As the regulatory environment in the financial services sector continues to evolve, keeping up with a steadily growing list of compliance responsibilities is a major challenge for financial advisors.
Advisors depend on their firm to manage these changing requirements. And the results of this year's Report Card series show that some advisors were pleased with the resources they have in this matter, while others said that regardless of the tools available, keeping up is almost impossible.
"[Keeping on top of regulatory changes] is like drinking water from a fire hose right now," says an advisor in Atlantic Canada with Waterloo, Ont.-based Sun Life Financial (Canada) Inc.: "There's so much [regulatory change]."
The onslaught of recent regulatory changes is a challenge for advisors' firms as well.
"[Regulation] is a constantly evolving environment," says Michael Walker, vice president and head of branch investments with Toronto-based Royal Bank of Canada (RBC). "We all know there's more on the horizon. The only constant is change - and [the challenge is] just preparing ourselves to absorb that change."
Advisors appeared to have a positive and constructive relationship with the compliance staff at their firms, as the overall average performance rating in the "advisor's relationship with compliance department" category has held steady over the past few years; the overall average rating in that category was 8.8 this year. That said, the category's overall average importance rating rose to 9.3 in 2016 from 9.0 in 2015.
Although advisors admitted their compliance responsibilities can be demanding, many said they understand that their compliance staff is only trying to help.
"Compliance is our friend; not our enemy," says an advisor on the Prairies with Toronto-based Richardson GMP Ltd. "They just want to make sure we're not in the news for the wrong reasons."
As a result, the support that advisors receive from their compliance staff in keeping up with the regulatory changes also has increased. This is apparent in the overall average importance rating in the "support for dealing with changes in the regulatory environment" category rising to 9.2 this year from 9.0 last year. In addition, advisors gave their firms an overall average performance rating of 8.7 in the category this year, up from 8.5 last year.

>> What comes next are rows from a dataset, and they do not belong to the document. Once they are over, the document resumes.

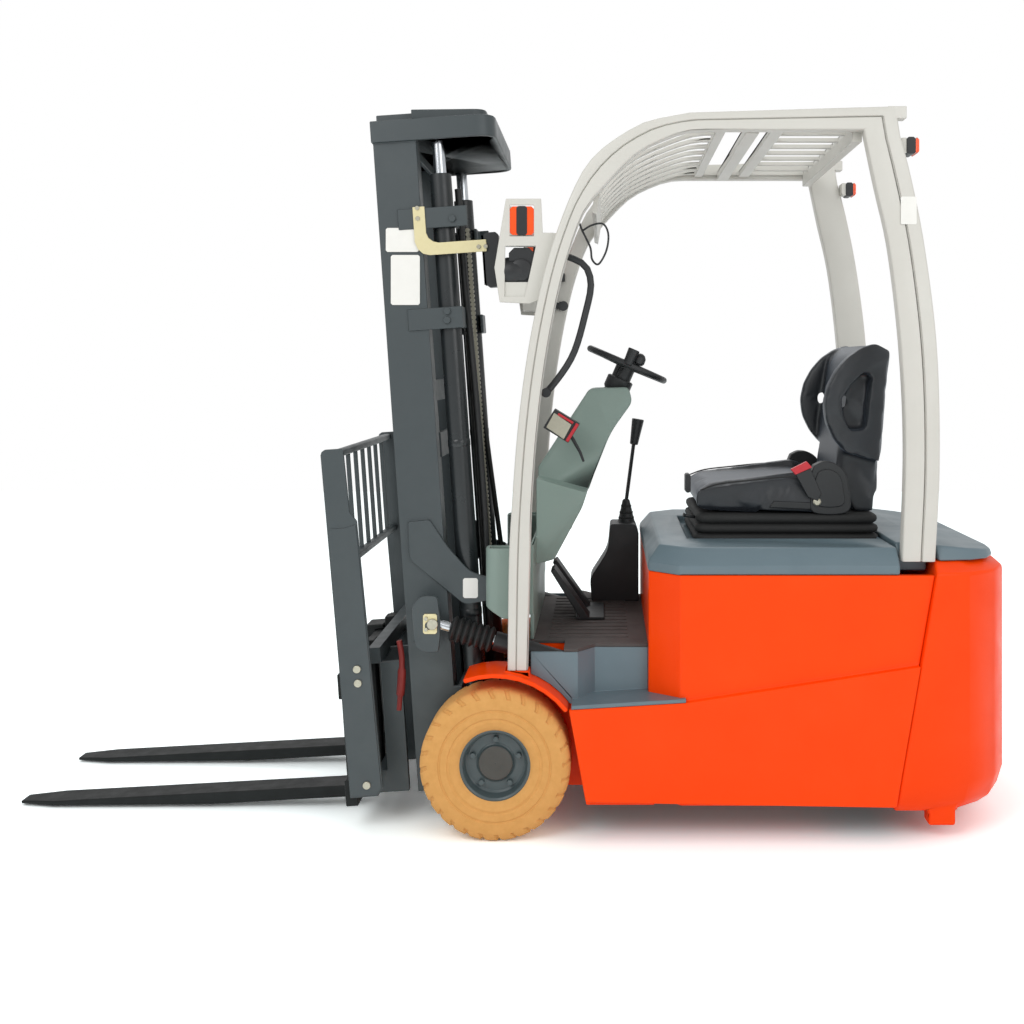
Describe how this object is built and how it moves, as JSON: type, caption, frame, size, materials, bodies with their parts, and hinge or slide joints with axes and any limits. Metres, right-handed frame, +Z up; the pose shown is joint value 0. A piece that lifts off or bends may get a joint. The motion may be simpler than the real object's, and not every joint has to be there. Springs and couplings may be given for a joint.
{
  "type": "three-wheel electric forklift truck",
  "caption": "Three-wheel electric counterbalance forklift with triplex mast, load backrest, overhead guard and driver's seat over the battery.",
  "frame": {"origin": "on the floor, under the middle of the truck's whole length and width, fork tips to tail", "axes": "the truck faces -X, its left side is -Y, +Z is up"},
  "size_m": [3.171, 1.06, 2.2642],
  "materials": {
    "orange_paint": "satin",
    "grey_paint": "satin",
    "guard_paint": "satin",
    "mast_paint": "satin",
    "fork_steel": "satin",
    "cowl_plastic": "matte",
    "black_plastic": "matte",
    "mat_rubber": "matte",
    "vinyl": "satin",
    "tan_tyre": "matte",
    "black_tyre": "matte",
    "wheel_paint": "satin",
    "chrome_rod": "polished"
  },
  "bodies": {
    "chassis": {"battery": "black_plastic", "body_shell": "orange_paint", "counterweight": "orange_paint", "drive_axle": "mast_paint", "fender_left": "orange_paint", "fender_right": "orange_paint", "floor_plate": "mat_rubber", "front_cowl": "cowl_plastic", "grab_handle": "black_plastic", "guard_side_left": "guard_paint", "guard_side_right": "guard_paint", "lamp_cluster_left": "guard_paint", "lamp_cluster_right": "guard_paint", "lever_console": "black_plastic", "main_frame": "orange_paint", "pedals": "black_plastic", "rear_cover": "grey_paint", "roof_grille": "guard_paint", "step_left": "grey_paint", "step_right": "grey_paint"},
    "mast": {"outer_mast": "mast_paint", "mast_lamp": "black_plastic", "lift_barrel_left": "mast_paint", "lift_barrel_right": "mast_paint"},
    "middle_stage": {"middle_mast": "mast_paint", "lift_rod_left": "chrome_rod", "lift_rod_right": "chrome_rod"},
    "inner_stage": {"inner_mast": "mast_paint", "free_lift_barrel": "mast_paint"},
    "free_lift_head": {"free_lift_rod": "chrome_rod"},
    "carriage": {"lift_carriage": "mast_paint"},
    "side_shift": {"sideshift_frame": "fork_steel", "load_backrest": "mast_paint", "fork_left": "fork_steel", "fork_right": "fork_steel"},
    "hood_and_seat": {"hood": "grey_paint", "seat_base": "black_plastic", "seat_cushion": "vinyl", "seat_back": "vinyl"},
    "steer": {"steer_knuckle": "mast_paint"},
    "rear_wheels": {"rear_tyre_left": "black_tyre", "rear_tyre_right": "black_tyre", "rear_rim_left": "wheel_paint", "rear_rim_right": "wheel_paint"},
    "steering": {"steering_wheel": "black_plastic"},
    "front_wheel_left": {"front_tyre_left": "tan_tyre", "front_rim_left": "wheel_paint"},
    "tilt_barrel_body_left": {"tilt_barrel_left": "black_plastic", "tilt_bellows_left": "black_plastic"},
    "tilt_rod_body_left": {"tilt_rod_left": "chrome_rod"},
    "front_wheel_right": {"front_tyre_right": "tan_tyre", "front_rim_right": "wheel_paint"},
    "tilt_barrel_body_right": {"tilt_barrel_right": "black_plastic", "tilt_bellows_right": "black_plastic"},
    "tilt_rod_body_right": {"tilt_rod_right": "chrome_rod"}
  },
  "joints": [
    {"name": "mast_tilt", "type": "hinge", "parent": "chassis", "child": "mast", "pos_m": [-0.0145, 0, 0.2285], "axis": [0, 1, 0], "range_deg": [0, 11]},
    {"name": "middle_lift", "type": "slide", "parent": "mast", "child": "middle_stage", "axis": [-0.0698, 0, 0.9976], "range_m": [0, 1.5]},
    {"name": "inner_lift", "type": "slide", "parent": "middle_stage", "child": "inner_stage", "axis": [-0.0698, 0, 0.9976], "range_m": [0, 1.5]},
    {"name": "carriage_lift", "type": "slide", "parent": "inner_stage", "child": "carriage", "axis": [-0.0698, 0, 0.9976], "range_m": [0, 1.48]},
    {"name": "free_lift", "type": "slide", "parent": "inner_stage", "child": "free_lift_head", "axis": [-0.0698, 0, 0.9976], "range_m": [0, 0.74]},
    {"name": "side_shift", "type": "slide", "parent": "carriage", "child": "side_shift", "axis": [0, 1, 0], "range_m": [-0.1, 0.1]},
    {"name": "hood_hinge", "type": "hinge", "parent": "chassis", "child": "hood_and_seat", "pos_m": [1.2095, 0, 0.888], "axis": [0, 1, 0], "range_deg": [0, 65]},
    {"name": "steer_turn", "type": "hinge", "parent": "chassis", "child": "steer", "pos_m": [1.2755, 0, 0.48], "axis": [0, 0, 1], "range_deg": [-90, 90]},
    {"name": "rear_roll", "type": "hinge", "parent": "steer", "child": "rear_wheels", "pos_m": [1.2755, 0, 0.1905], "axis": [0, 1, 0], "continuous": true},
    {"name": "steering_turn", "type": "hinge", "parent": "chassis", "child": "steering", "pos_m": [0.3935, 0, 1.437], "axis": [0.4003, 0, 0.9164], "range_deg": [-900, 900]},
    {"name": "front_roll_left", "type": "hinge", "parent": "chassis", "child": "front_wheel_left", "pos_m": [-0.0145, -0.45, 0.2285], "axis": [0, 1, 0], "continuous": true},
    {"name": "tilt_swing_left", "type": "hinge", "parent": "chassis", "child": "tilt_barrel_body_left", "pos_m": [0.2155, -0.392, 0.505], "axis": [0, 1, 0], "range_deg": [0, 7.92]},
    {"name": "tilt_stroke_left", "type": "slide", "parent": "tilt_barrel_body_left", "child": "tilt_rod_body_left", "axis": [0.9599, 0, -0.2802], "range_m": [0, 0.0651], "deforming": ["tilt_bellows_left"]},
    {"name": "front_roll_right", "type": "hinge", "parent": "chassis", "child": "front_wheel_right", "pos_m": [-0.0145, 0.45, 0.2285], "axis": [0, 1, 0], "continuous": true},
    {"name": "tilt_swing_right", "type": "hinge", "parent": "chassis", "child": "tilt_barrel_body_right", "pos_m": [0.2155, 0.392, 0.505], "axis": [0, 1, 0], "range_deg": [0, 7.92]},
    {"name": "tilt_stroke_right", "type": "slide", "parent": "tilt_barrel_body_right", "child": "tilt_rod_body_right", "axis": [0.9599, 0, -0.2802], "range_m": [0, 0.0651], "deforming": ["tilt_bellows_right"]}
  ],
  "couplings": [
    {"joint": "inner_lift", "follows": "middle_lift", "ratio": 1},
    {"joint": "free_lift", "follows": "carriage_lift", "ratio": 0.5},
    {"joint": "steering_turn", "follows": "steer_turn", "ratio": -10},
    {"joint": "tilt_swing_left", "follows": "mast_tilt", "ratio": 0.71783},
    {"joint": "tilt_stroke_left", "follows": "mast_tilt", "m_per_rad": 0.33856},
    {"joint": "tilt_swing_right", "follows": "mast_tilt", "ratio": 0.71783},
    {"joint": "tilt_stroke_right", "follows": "mast_tilt", "m_per_rad": 0.33856}
  ]
}
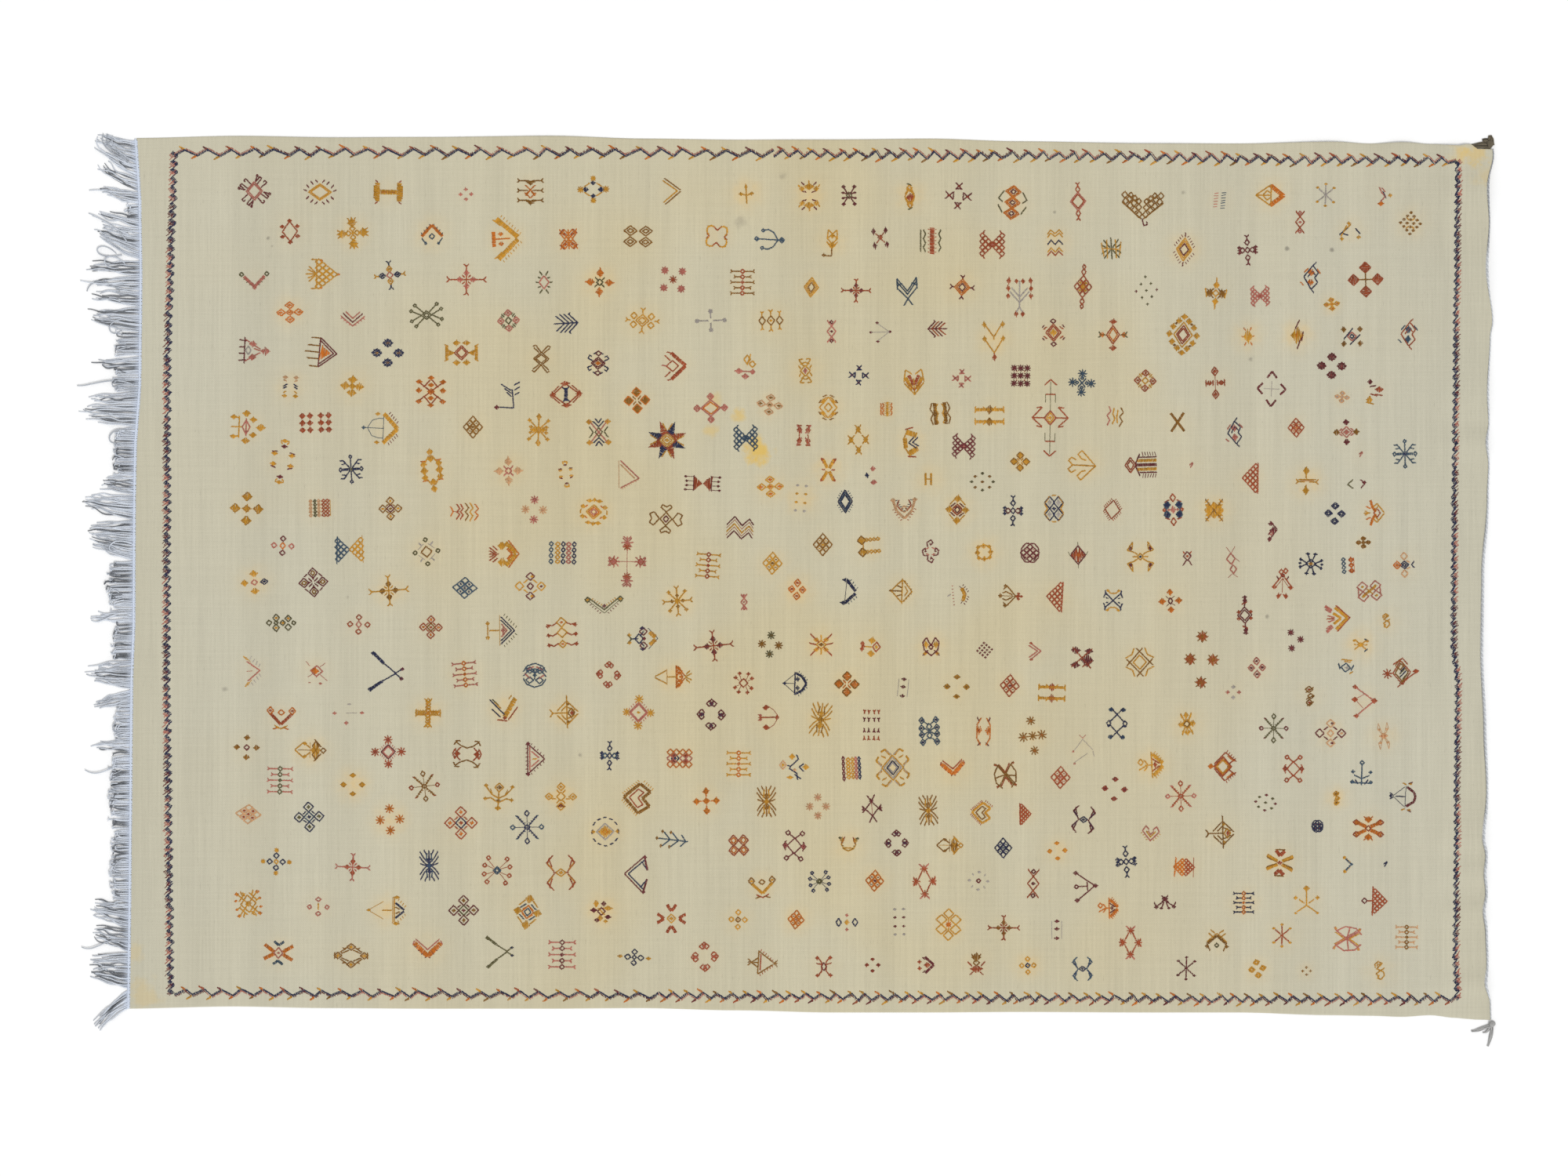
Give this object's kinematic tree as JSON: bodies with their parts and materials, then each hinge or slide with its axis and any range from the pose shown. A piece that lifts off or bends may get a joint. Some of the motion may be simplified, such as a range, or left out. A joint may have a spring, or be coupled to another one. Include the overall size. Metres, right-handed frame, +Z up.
{
  "type": "needlepoint rug",
  "caption": "Flatwoven wool rug with scattered needlepoint motifs, a zigzag border line, a cotton warp fringe and a corded, scalloped end",
  "frame": {"origin": "on the floor plane, below the middle of the whole rug with its fringe and tassels", "axes": "+X along the rug to its corded end, +Y across it to its upper long edge as the picture shows it, +Z up from the floor"},
  "size_m": [2.5942, 1.6716, 0.0147],
  "materials": {
    "wool": "matt undyed wool flatweave",
    "cotton": "matt grey-white twisted cotton"
  },
  "bodies": {
    "root": {"cloth": "wool", "fringe": "cotton", "end_cord": "cotton", "lower_tassel": "cotton", "upper_tassel": "cotton"}
  },
  "joints": []
}
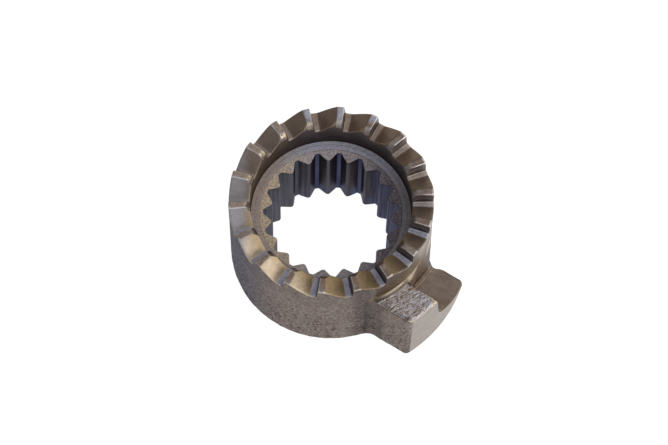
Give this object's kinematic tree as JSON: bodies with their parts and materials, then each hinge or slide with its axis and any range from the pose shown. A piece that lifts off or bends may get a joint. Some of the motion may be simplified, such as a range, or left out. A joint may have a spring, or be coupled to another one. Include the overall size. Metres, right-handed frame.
{
  "type": "kickstarter ratchet gear",
  "caption": "Steel kickstarter ratchet ring with sawtooth face teeth, an internal spline for the kick shaft, and a side arm with a stop face and a cam ramp.",
  "frame": {"origin": "on the axis of the spline, in the flat bottom face", "axes": "+Z along the shaft towards the ratchet teeth; the arm points along +X and -Y, 31 degrees below +X"},
  "size_m": [0.042, 0.0383, 0.0212],
  "materials": {
    "steel": "as-forged skin outside, turned rim and recess, milled ramp, all lightly oiled"
  },
  "bodies": {
    "root": {"ratchet_gear": "steel"}
  },
  "joints": []
}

The banks appear to be doing a particularly good job of this. Advisors in that channel gave their firms an average performance rating of 9.1 - higher than in any other channel - in the category.
Advisors with Canada's Big Six banks praised their firms for providing ample resources for navigating regulatory changes well before the changes take effect.
"We've had lots and lots of training," says an RBC advisor in British Columbia.
RBC focuses on being proactive regarding regulatory changes, Walker says. For example, the bank began helping its advisors prepare for the second phase of the client relationship model (CRM2) more than two years ago, when the proposals were introduced.
"[We're] being very proactive and talking about it well in advance of these changes coming into being," Walker says.
Insurance agents indicated that they don't receive nearly enough advance notice of looming regulatory changes. Some advisors even have trouble getting hold of their compliance staff.
Insurance agents also appear to be pushing back harder against regulatory change compared with advisors in other channels.
"The regulatory demands on us are far too great," says an advisor in Ontario with London, Ont.-based Freedom 55 Financial. "It's harming the industry."
Mike Cunneen, senior vice president of Freedom 55's wealth and estate planning group, says the firm focuses on helping its advisors manage their compliance responsibilities. That includes helping advisors adapt to more rigid processes and procedures while recognizing the benefits of that approach.
"We're continuing to work hard with advisors," he says, "to help them understand the importance of [compliance]."